A:全国各地の博物館と連携協定を締結し、研究・調査、講演の講師派遣などで連携している。
(2)加賀市立東和中学校
(ICT教育の推進について)
【調査目的】
■本県の課題
- 新しい時代に求められる資質や能力の育成が必要とされる中、ICTを活用した新たな教材や学習活動などを積極的に取り入れた、技術革新に対応する教育の推進が求められている。
■視察先の概要と特色
- 加賀市は、令和5~7年度の学校教育の方針を示す「加賀市学校教育ビジョン」を策定し、「BE THE PLAYER(自分で考え 動く 生み出す そして社会を変える)」をスローガンに掲げ、「そろえる」教育から人と違う強みを「伸ばす」教育への転換に取り組んでいる。
- 「小中一貫型加賀STEAM教育プログラム」では、プログラミング教育を小学校1年生からスタートし、9年間で探求的な学び、課題解決型の学びを身に付ける。
- 加賀市立東和中学校では、STEAM教育の一環として、生成AIの活用や地域連携による課題解決などの授業に取り組んでいる。
【調査内容】
■聞き取り事項
- 同ビジョンの主軸として「学びを変える」プロジェクトを推進し、一人一人に合った個別最適な学びと、対話を大切にした協働的な学びを目指している。

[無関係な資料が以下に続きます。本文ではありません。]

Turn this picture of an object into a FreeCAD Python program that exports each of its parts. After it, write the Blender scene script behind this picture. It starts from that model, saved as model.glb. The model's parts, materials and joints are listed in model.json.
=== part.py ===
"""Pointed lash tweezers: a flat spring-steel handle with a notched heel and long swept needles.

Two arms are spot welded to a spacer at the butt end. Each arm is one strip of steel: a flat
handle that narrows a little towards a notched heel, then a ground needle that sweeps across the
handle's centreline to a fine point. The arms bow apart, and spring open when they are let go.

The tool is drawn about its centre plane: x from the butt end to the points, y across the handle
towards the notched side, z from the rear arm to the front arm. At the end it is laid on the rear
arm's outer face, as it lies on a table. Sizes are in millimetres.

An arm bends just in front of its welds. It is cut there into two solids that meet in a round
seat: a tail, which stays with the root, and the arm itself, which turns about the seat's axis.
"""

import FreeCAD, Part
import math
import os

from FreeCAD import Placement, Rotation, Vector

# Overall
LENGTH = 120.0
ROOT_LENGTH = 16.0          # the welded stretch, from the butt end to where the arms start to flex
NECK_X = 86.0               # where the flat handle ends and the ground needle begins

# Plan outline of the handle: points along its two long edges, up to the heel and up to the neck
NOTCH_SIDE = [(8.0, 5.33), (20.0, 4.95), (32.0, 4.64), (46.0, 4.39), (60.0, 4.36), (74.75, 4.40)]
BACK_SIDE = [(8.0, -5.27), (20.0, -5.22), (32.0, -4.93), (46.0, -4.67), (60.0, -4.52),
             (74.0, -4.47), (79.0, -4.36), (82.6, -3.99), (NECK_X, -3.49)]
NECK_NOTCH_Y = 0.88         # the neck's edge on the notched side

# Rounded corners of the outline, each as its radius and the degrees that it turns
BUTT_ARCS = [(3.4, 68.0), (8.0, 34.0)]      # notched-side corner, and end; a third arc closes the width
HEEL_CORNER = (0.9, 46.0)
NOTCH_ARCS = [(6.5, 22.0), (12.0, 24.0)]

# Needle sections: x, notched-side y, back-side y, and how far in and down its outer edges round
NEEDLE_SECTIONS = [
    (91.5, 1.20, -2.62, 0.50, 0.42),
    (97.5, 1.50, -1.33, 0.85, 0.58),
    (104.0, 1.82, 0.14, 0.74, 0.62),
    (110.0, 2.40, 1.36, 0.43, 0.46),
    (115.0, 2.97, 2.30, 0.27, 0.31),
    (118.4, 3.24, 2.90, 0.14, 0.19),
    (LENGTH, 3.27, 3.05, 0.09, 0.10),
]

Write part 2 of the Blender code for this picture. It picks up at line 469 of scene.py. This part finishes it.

指導主事やプロジェクトマネージャーが伴走型で教員研修を実施したり、外部専門家の支援を活用したりすることで、学校や生徒の状況に応じた対応が可能となっている。
- STEAM教育は、こどもが自ら考え、新しいものを生み出し、社会をより良くする力を育む学びと位置付けており、プログラマーなどの専門家を育てるというものではない。毎年、STEAM教育の成果発表プレゼンテーションの機会を設けている。
- 同校では、教育目標の実現に向けて生徒に身に付けて欲しい力として、「未来を創造する力(自立・共生・貢献・創造)」を掲げている。
- 授業づくりをする教員の負担軽減のため、教材研究の時間を勤務時間内に確保している。ICTの活用については、より効果的に活用できるよう、その使用を工夫している。
- こどもたちからは「これまでの授業では、分からなくなると諦めていたが、友人と協力して進めることで理解が深まった。自分のペースで学ぶことで、最後までやり遂げられた」などといった声が寄せられている。
■質疑応答
Q:プロジェクトマネージャーとはどのような人材なのか。
A:市教育委員会が採用し、学校の負担軽減やビジョン推進を支援するため、各学校からの要請に応じて訪問している。令和6年度は3名を採用した。
Q:生成AIなどのICTを活用した授業は、技術の教員免許を持つ教員が担当するのか。
A:必ずしも技術専門の教員が担当するわけではない。外部専門家の支援を活用したり、プロジェクトマネージャーと協力して授業づくりをすることで対応している。
Q:ビジョンの成果検証はどのように行うのか。
A:ビジョンは達成目標を設定するものではなく、方向性を示す「羅針盤」として位置付けられている。その上で、3年間でどのような変化が生まれたかを検証していく。